Considerations for Witnesses

Where this decision leaves the state of play remains to be seen. For witnesses contemplating a meeting with government investigators, yet anxious over the looming threat of Section 1001, geographic distance may be the first defense.

Accepting a prosecutor's offer to sit for an interview in a neighboring jurisdiction will certainly signal the witness's willingness to cooperate—but it could also inadvertently subject the witness to an undesirable venue. Counsel should be mindful of where the relevant investigation is headquartered and weigh the benefits of cooperation (or the appearance thereof) against the risks of prematurely waiving home field advantage.

For their part, government attorneys will almost certainly give more robust consideration to resource allocation in investigations and venue selection. The Fortenberry decision creates procedural hurdles for prosecutors seeking to strategically transfer false statement cases from smaller, under-staffed, or geographically remote offices to offices principally responsible for the core investigations.

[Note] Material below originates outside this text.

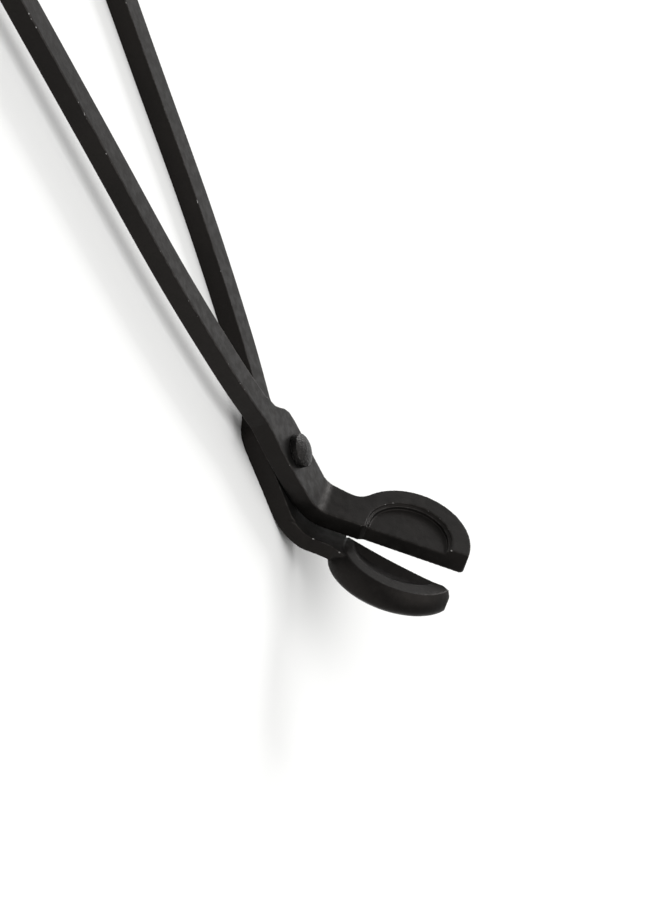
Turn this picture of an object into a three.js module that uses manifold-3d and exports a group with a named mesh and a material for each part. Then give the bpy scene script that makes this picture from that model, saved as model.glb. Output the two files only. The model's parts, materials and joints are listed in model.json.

Further, with the conflicting case law in the Second and Fourth Circuits, tactical considerations become largely geographically dependent. For example, if Section 1001 is the sole basis for liability, it's unlikely DOJ attorneys practicing in the Ninth Circuit will be readily permitted to pluck a defendant from his home in North Dakota or Wyoming to face trial in California. The same can't be said for the Second and Fourth Circuits, where federal prosecutors are likely to face less pushback on this issue.

Supreme Court Guidance Needed

While an important development, it may take years—and potentially a trip to the Supreme Court—for the practical ramifications and implications to fully emerge. For example, post-Covid-19 practices inject further wrinkles into the analysis. Since the pandemic, it has become increasingly common for government attorneys to request remote interviews of witnesses.

If the effect of the false statements on investigators in another state can't serve as a basis for venue, does it matter if investigators are physically present in the desired venue when the witness isn't? Given the split of authority, any definitive answer would need to come from One First Street.

The case is US v. Fortenberry, 9th Cir., No. 22-50144, 12/26/23.